Álvaro Gartner


Cuando hay más vivido que por vivir, la memoria lejana se activa para revivir episodios, personas, lugares y fechas olvidadas durante años. Regresan con nitidez asombrosa, dejando en el espíritu esa agridulce mezcla de sentimientos llamada nostalgia.
Ocurre con más frecuencia y fuerza en esta época de encierro forzado y ansiedad mundial. Lo que hay ahora, no se parece a lo que había hace diez minutos y tampoco hay indicio de qué podría suceder dentro de los diez siguientes.
Si bien el confinamiento no obliga a la inactividad, el ya requetevisto entorno invita a la reflexión; ésta a la remembranza y luego a la imaginación de mundos paralelos. Entonces, aparece la consabida y traicionera pregunta: “¿Y si…?”.

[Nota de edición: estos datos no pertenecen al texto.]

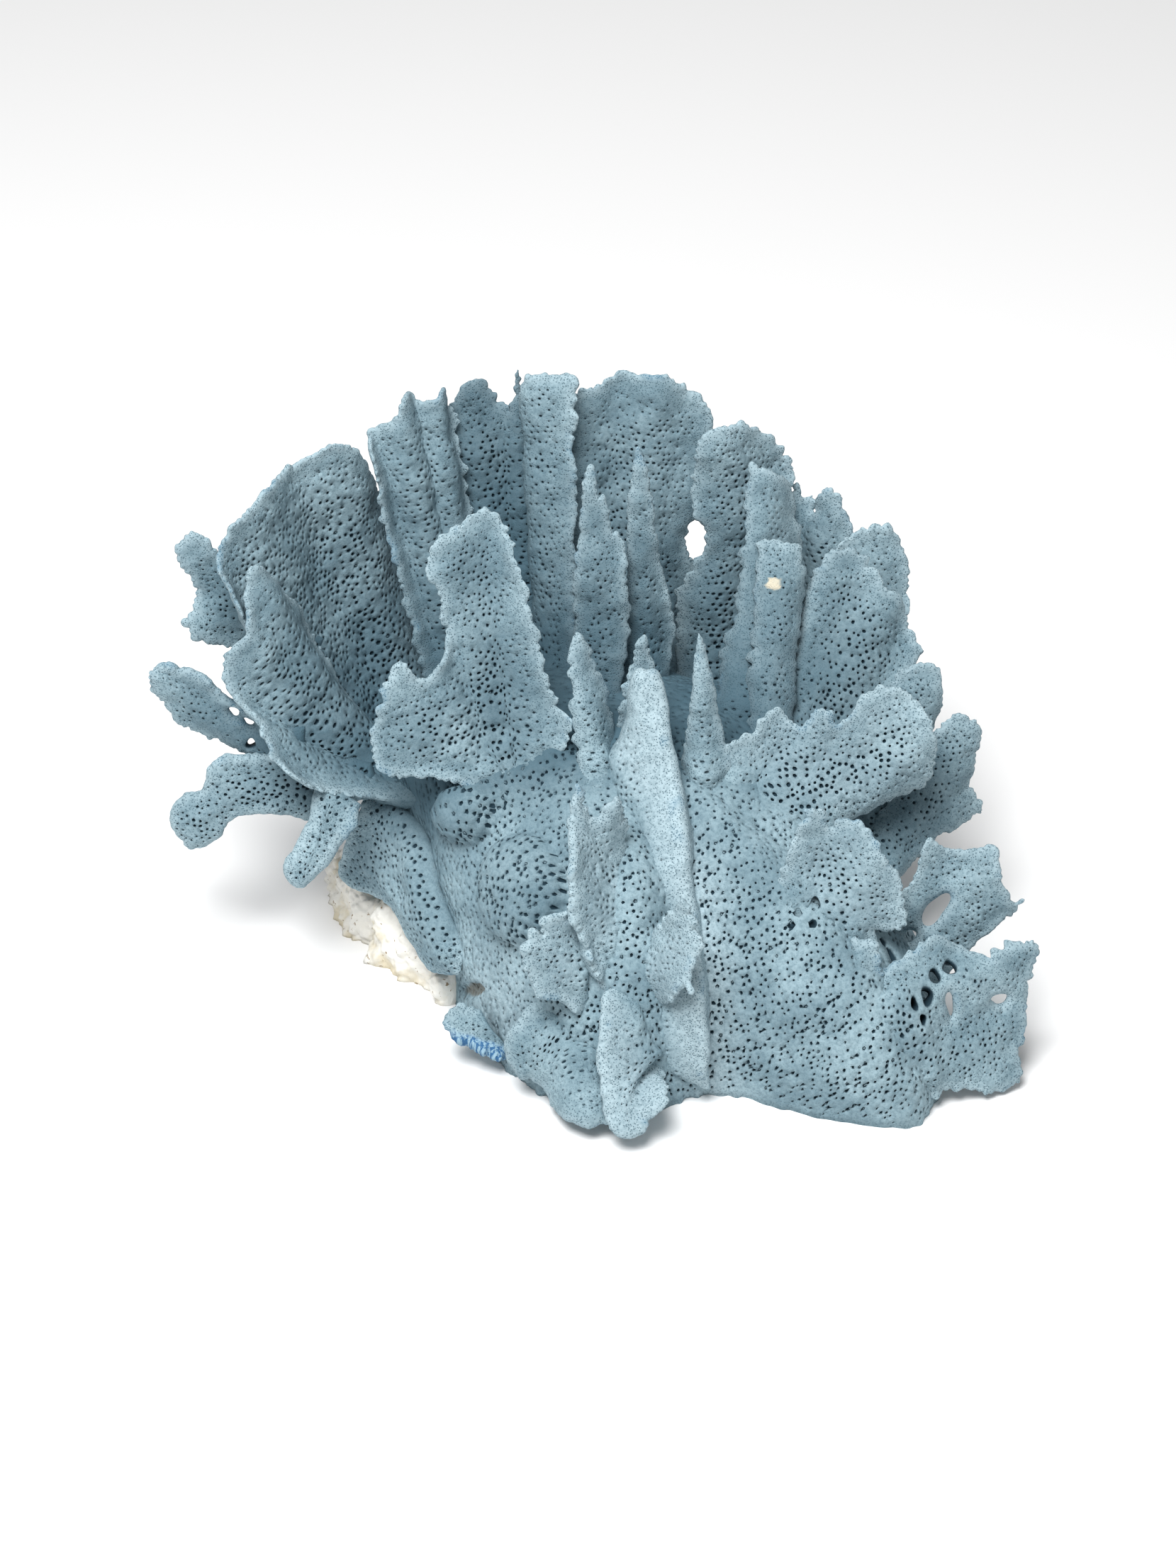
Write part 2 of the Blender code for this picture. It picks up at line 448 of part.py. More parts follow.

La de hace unos días, fue: “¿Y si la cuarentena hubiera sido por allá en los años 1960, qué hubieran hecho los niños de entonces?”. Es válido preguntarse, pues la niñez se vivía de una forma inconcebible hoy, cuando los chicos se levantan en apartamentos diminutos. Si no están rodeados de una tecnología raras veces explicada y menos apreciada, conectados con el mundo y aislados de la realidad, están cargados de tareas, no ideadas para formarlos, sino útiles para la maestría del ‘profe’. Raras veces ven a sus padres; los que tienen por tales casi nunca lo son y estos no los ven como hijos, sino como daños colaterales.
Cuando rebasan los muros de condominios parecidos a campos de concentración, van a otros sitios cerrados: salas de cine o de juegos electrónicos en centros comerciales vigilados; los pudientes están en clubes de donde no pueden salir. Afuera es peligroso: en las calles pululan ladrones, jíbaros y pederastas; en el campo todo parece carnívoro, venenoso y hostil, desde la hierba hasta la vaca. Estas generaciones, y varias precedentes, se levantan con mentalidad de cuatro paredes, habituadas al confinamiento. Si lo repelen es por obligatorio, no por desconocido.

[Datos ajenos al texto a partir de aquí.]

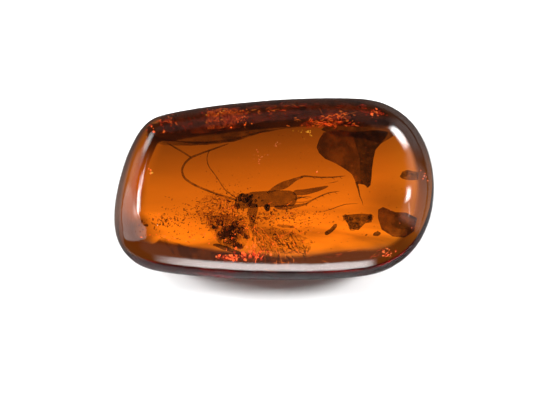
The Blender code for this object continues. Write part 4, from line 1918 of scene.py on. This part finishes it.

En cambio, los niños de hace 50 o 60 años fueron empujados por los vientos de la libertad. Crecieron en espaciosos caserones de patios inmensos o solares que parecían junglas, nunca lejos del campo, siempre con una tropa de hermanitos, primos y vecinos que obedecía por parejo a los padres de cualquiera de ellos y, a cambio, recibían patentes de corso para corretear. Nunca se hacinaron, ni tropezaron en los corredores, ni se estorbaron.
Las únicas tecnologías eran la radio permanente y la televisión de pocas horas de transmisión diaria. Juguetes, si los había, eran elementales; a cambio, disponían de todo tipo de retales para hacerlos, hasta donde la imaginación alcanzaba. Niños que poco sabían lo que pasaba más allá de su cuadra, pero tenían estrecha comunicación con su entorno. Chicos unilingües que dominaban el juguetón idioma de cantinelas, jerigonzas y jitanjáforas: “Una, dola, tela, canela, coquito de vela, velilla, velón”, para repartir los turnos del juego. “Don Pepito Bandolero se metió entre un sombrero; el sombrero era de paja; se metió entre una caja; la caja era de pino; se metió entre un pepino; el pepino maduró y don Pepito se salvó”, para señalar la exoneración de la pena. “Oha; sin moverme; sin reírme; sin hablar…”, mientras se golpeaba la pared con una pelota de letras. E infinita cantidad más de frases sin sentido aparente, antañones ‘passwords’ para ingresar al mundo de la felicidad, sin salir del de la inocencia.
“¿Y si les hubiera tocado cuarentena, habrían sobrevivido? Si sus padres decían que debían quedarse adentro, no discutirían. No se deprimirían, ni amenazarían con suicidarse. Todavía les quedaba dos ases bajo la manga: vida interior y capacidad de entretenerse con muy poco.